Thinking about this a little more, the i.i.d. nature of the natural catastrophes may be garfing up the spline, which suggests the model is a bad model.

A late frost in one year tells us little or nothing about crop yields in the years before or after, but the spline will try to spread the drop in yield due to the frost into adjacent years. This is bad. In that case, treating the data as a time series is the wrong model and can introduce errors.

The model needs to allow one-time catastrophes that have no correlation with yields in adjacent years.

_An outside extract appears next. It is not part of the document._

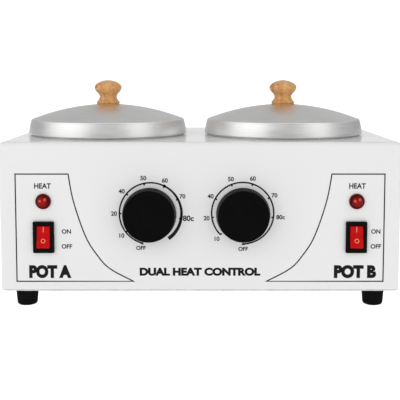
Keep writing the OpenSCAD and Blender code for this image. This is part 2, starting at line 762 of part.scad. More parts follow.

There isn’t enough details about the model to figure out what, if anything is wrong. What exactly does “multiple predictors for counties” mean? Does it mean that you are fitting a spline in time with the county as basically a random effect? Or does it mean that you have a model based on covariates from the different counties? In the latter case I don’t think this is terribly problematic, there just going to be effects on the yield you model cannot capture from the specified covariates.